It may seem like a bizarre exception, but despite an entry bans introduced at Germany’s borders due to the coronavirus, this ban does not apply to asylum seekers, writes German weekly Junge Freiheit based on information from the Federal Ministry of the Interior.
Since the beginning of the last week, Germany introduced border controls at the border crossings with France, Switzerland, and Luxembourg over fears that coronavirus can spread further into the country.
The ban means that no foreigner can enter the country without a good reason, however, there are exceptions for the transport of goods, commuters, and asylum seekers.

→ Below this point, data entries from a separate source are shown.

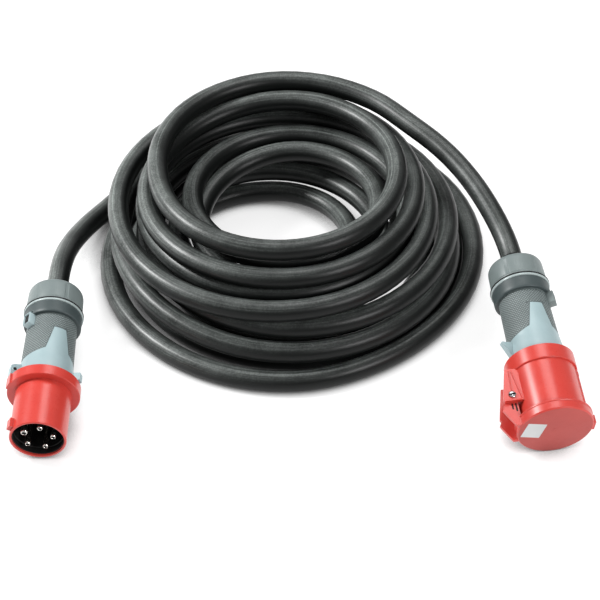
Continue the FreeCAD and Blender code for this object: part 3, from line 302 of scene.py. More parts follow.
@dataclass(frozen=True)
class Metal:
    """A plated or plain metal."""

    name: str
    colour: Colour
    roughness: float
    brushed: float = 0.0

    def material(self) -> bpy.types.Material:
        """Build the finish.

        Returns:
            A metal with faint wear.
        """
        sheet = NodeSheet(self.name)
        wear = sheet.noise(260.0, 5.0, 0.65)
        dull = tuple(0.72 * part for part in self.colour)
        return sheet.surface(
            {
                "Base Color": sheet.mix(sheet.ramp(wear, 0.5, 0.8), self.colour, dull),
                "Metallic": 1.0,
                "Roughness": self.roughness + (wear - 0.5) * (0.12 + self.brushed),
                "Normal": sheet.bump(wear, 0.05, 0.0002),
            }
        )


@dataclass(frozen=True)
class CableRubber:
    """The black rubber of the cable: satin, with pale soiling in lengthwise streaks and specks, and a
    painted sheen that lights the side facing up and to the left.
    """

    name: str = "cable_rubber"
    dark: Colour = (0.0042, 0.0050, 0.0047)
    # The pale colour of the soiling, which also serves as the painted sheen
    dust_and_sheen_colour: Colour = (0.300, 0.330, 0.315)
    painted_sheen_side: Place = (-0.60, 0.16, 0.784)

    def material(self) -> bpy.types.Material:
        """Build the finish.

        Returns:
            The material.
        """
        sheet = NodeSheet(self.name)
        broad = sheet.noise(24.0, 4.0, 0.6)
        specks = sheet.noise(420.0, 6.0, 0.75)
        run = sheet.add("ShaderNodeTexCoord", out="UV")
        along = sheet.add("ShaderNodeMapping", None, {"Vector": run, "Scale": (46.0, 26.0, 1.0)})
        streak = sheet.noise(1.0, 5.0, 0.7, along)
        patches = sheet.ramp(broad * 0.36 + specks * 0.26 + streak * 0.38, 0.40, 0.60)
        lines = sheet.ramp(streak * 0.62 + specks * 0.38, 0.50, 0.64)
        # Painted light: the pale colour is laid only on the side facing up and to the left, as a painted
        # sheen from the key light. The coat is thicker there too.
        lit = sheet.facing(self.painted_sheen_side, 0.12, 1.0)
        dust_and_sheen_share = lit * lit * (0.12 + patches * 0.46 + lines * 0.50)
        return sheet.surface(
            {
                "Base Color": sheet.mix(dust_and_sheen_share, self.dark, self.dust_and_sheen_colour),
                "Roughness": 0.36 + dust_and_sheen_share * 0.20 + (specks - 0.5) * 0.12,
                "Specular IOR Level": 0.16,
                "Coat Weight": 0.05 + lit * (0.35 + patches * 0.35),
                "Coat Roughness": 0.33,
                "Normal": sheet.bump(specks * 0.5 + streak * 0.5, 0.22, 0.0004),
            }
        )


FINISHES: dict[str, Moulding | Metal | CableRubber] = {
    finish.name: finish
    for finish in (
        Moulding("signal_red", (0.60, 0.052, 0.038), (0.55, 0.042, 0.031), 0.28, coat=0.15),
        Moulding("lid_red", (0.58, 0.052, 0.040), (0.54, 0.044, 0.034), 0.30, coat=0.15),
        # Painted shade: a matt, darker red for the lid's face, which faces down and forward
        Moulding("matt_shaded_lid_red", (0.42, 0.058, 0.048), (0.38, 0.050, 0.042), 0.55, grain=0.08),
        Moulding("pale_blue_grey", (0.345, 0.455, 0.475), (0.31, 0.41, 0.43), 0.36),
        Moulding("worn_pale", (0.44, 0.56, 0.58), (0.38, 0.49, 0.51), 0.32, coat=0.2),
        Moulding("mid_grey", (0.175, 0.210, 0.208), (0.140, 0.170, 0.170), 0.44, grain=0.10),
        Moulding("smooth_grey", (0.190, 0.226, 0.224), (0.160, 0.194, 0.193), 0.40, grain=0.12),
        Moulding("grip_top", (0.235, 0.275, 0.272), (0.195, 0.230, 0.228), 0.42),
        # Painted shade: a darker copy of grip_top for the knurl's valleys
        Moulding("grip_valley_shade", (0.100, 0.122, 0.122), (0.082, 0.101, 0.102), 0.55),
        # Painted shade: a dark copy of the collar's grey, for the collar's band where it lies in shade
        Moulding("painted_shade_grey", (0.056, 0.075, 0.077), (0.046, 0.062, 0.064), 0.46),
        # Painted highlight: a light grey for the bead on the collar's lip, where a bright line of light
        # runs
        Moulding("painted_highlight_lip", (0.42, 0.49, 0.49), (0.34, 0.40, 0.40), 0.28, coat=0.2),
        Moulding("black_moulding", (0.006, 0.006, 0.006), (0.010, 0.010, 0.010), 0.5, gloss=0.25),
        Metal("nickel", (0.72, 0.70, 0.66), 0.16),
        Metal("steel", (0.56, 0.57, 0.58), 0.28, 0.1),
        Moulding("black_rubber", (0.008, 0.008, 0.008), (0.012, 0.012, 0.012), 0.6, gloss=0.3),
        Moulding("label_white", (0.56, 0.57, 0.57), (0.50, 0.51, 0.51), 0.35, grain=0.01),
        CableRubber(),
        Moulding("core_green_yellow", (0.25, 0.42, 0.03), (0.5, 0.5, 0.02), 0.4),
        Moulding("core_brown", (0.10, 0.03, 0.012), (0.08, 0.025, 0.01), 0.4),
        Moulding("core_black", (0.01, 0.01, 0.01), (0.015, 0.015, 0.015), 0.4),
        Moulding("core_grey", (0.18, 0.18, 0.18), (0.15, 0.15, 0.15), 0.4),
        Moulding("core_blue", (0.01, 0.05, 0.30), (0.01, 0.04, 0.25), 0.4),
    )
}


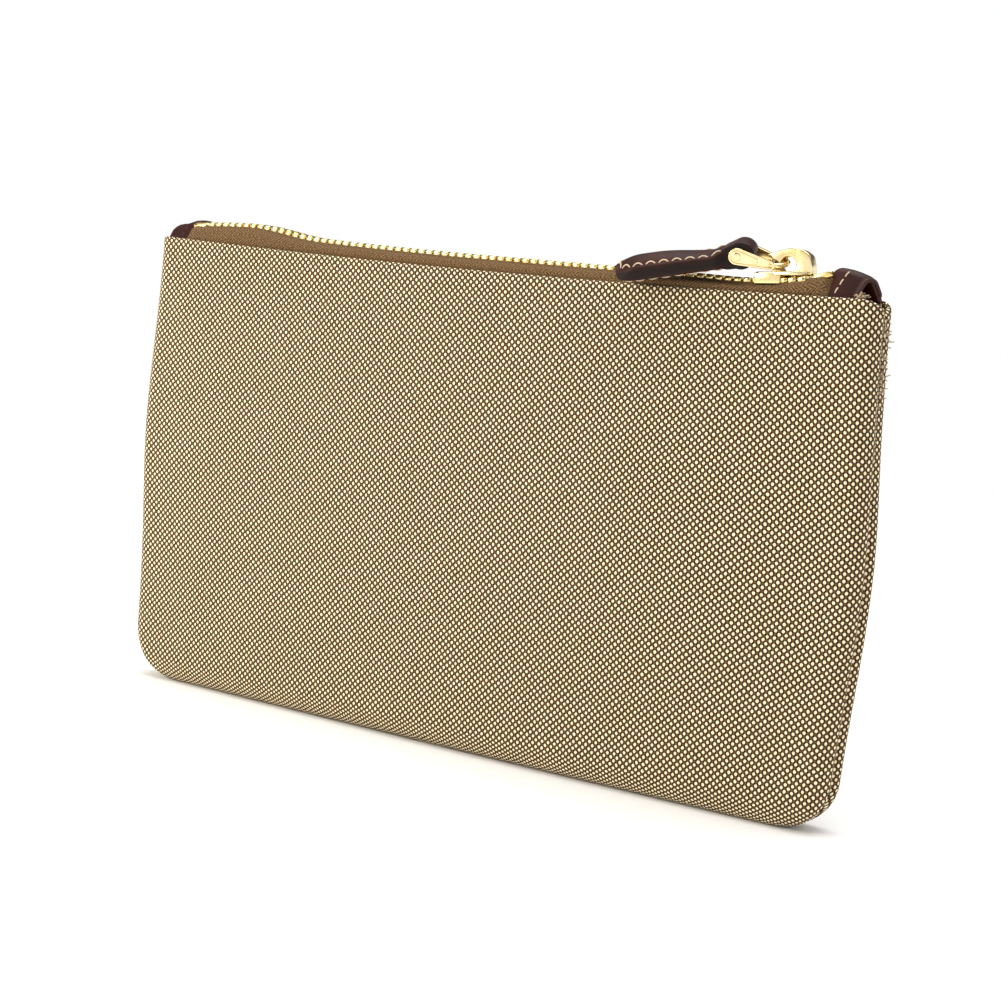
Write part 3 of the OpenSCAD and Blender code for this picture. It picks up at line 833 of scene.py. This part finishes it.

This means that if a migrant, for example, travels to France or Switzerland via Italy, and reaches the German border, he only needs to apply for asylum and would then be allowed to enter Germany to carry on with asylum procedures.
On the other hand, French or Italians, who do not have permanent residence in Germany or work there, are turned away at the border and sent back to their countries. A spokeswoman of the Federal Ministry of the Interior confirmed this to a reporter from Junge Freiheit.
“At Germany’s EU external borders (airports and seaports), there has been no change in procedures. This also applies to the internal Schengen borders,” she said when asked whether asylum seekers can enter Germany.
So while EU citizens’ right to freedom of movement is restricted or even suspended, non-EU foreigners are still allowed to travel into Germany unhindered — despite the risk of spreading coronavirus in the country — just as long as they drop the word “asylum” to border police.
Germany is not the only one making exceptions for asylum seekers. Sweden has a similar exception migrants claiming asylum in place, with the Swedish government printing on its website that people “In need of international protection” are still welcome in Sweden despite the spread of the coronavirus across Europe.